For Train B (Bus 34D), the window of vulnerability was from 4.1 cycles to 7.8 cycles.

The maximum resultant voltage was 1.68 V/Hz and occurred at 6.25 cycles of dead bus time. The B test only showed one window-of vulnerability.

An additional test was performed which initiated a fast transfer by operating the switchyard breakers trip emergency pushbuttons located on Main Board 7.

The pushbuttons simulate a fault on the main transformer by operating the main transformer primary and backup lockout relays.

These relays not only open the switchyard breakers but also open the NSST supply breakers. The test results showed a total dead bus time of 4.8 cycles which is within the original design of the fast transfer scheme.

However, the results also show the window of vulnerability starting to occur after 4.1 cycles of dead bus time and indicate that the transfer occurred within the window of vulnerability.

It is important to note that recorded data showed the actual motor terminal voltages were less than 1.33 V/Hz p.u. when the RSST breakers closed for all three tests conducted during the 1989 outage.

Thus, for the initial startup and the 1989 tests, the motors were not exposed to excessive voltages. The only other tests conducted of the fast transfer scheme were during the first (1987) refueling outage.

However, the tests only verified the bus transfers occurred in less than six cycles and no voltages were recorded.
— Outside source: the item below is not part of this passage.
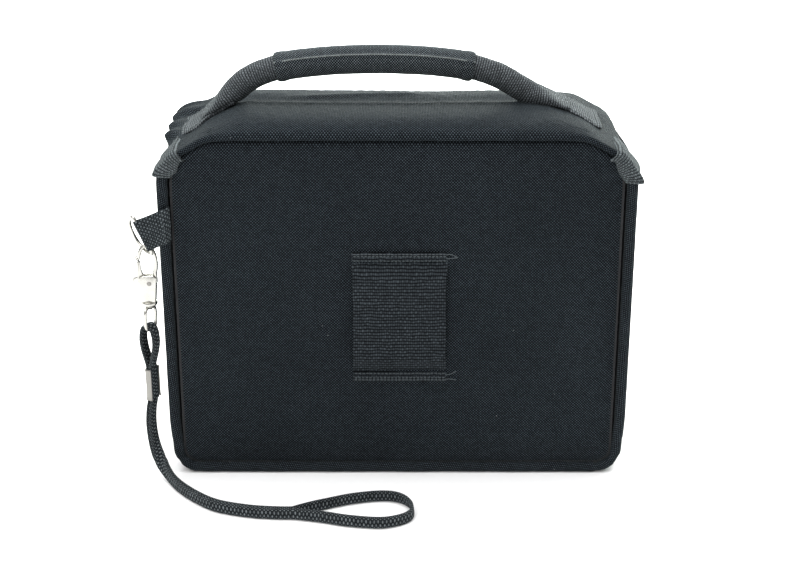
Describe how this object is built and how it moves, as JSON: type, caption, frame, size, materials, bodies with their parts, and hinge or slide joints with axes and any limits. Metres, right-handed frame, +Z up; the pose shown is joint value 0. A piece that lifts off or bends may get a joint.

Unless the transfers happen to have occurred within the window of vulnerability during the 1987 tests, it is possible that the Millstone 3 motors never experienced voltages in excess of 1.33 V/Hz p.u.

Conversely, the motors have experienced at most one cycle in excess of the limits.

Comparison of Test Results with System Planning Model The licensee compared the test data resultant voltages with those predicted by the computer simulation.

The computer and test results were similar with respect to both magnitude and time.

Therefore, the model was used to analyze the effects of the fast g

transfer scheme.

Case 1. - Fast transfers initiated by switchyard actions without depressed bus voltages.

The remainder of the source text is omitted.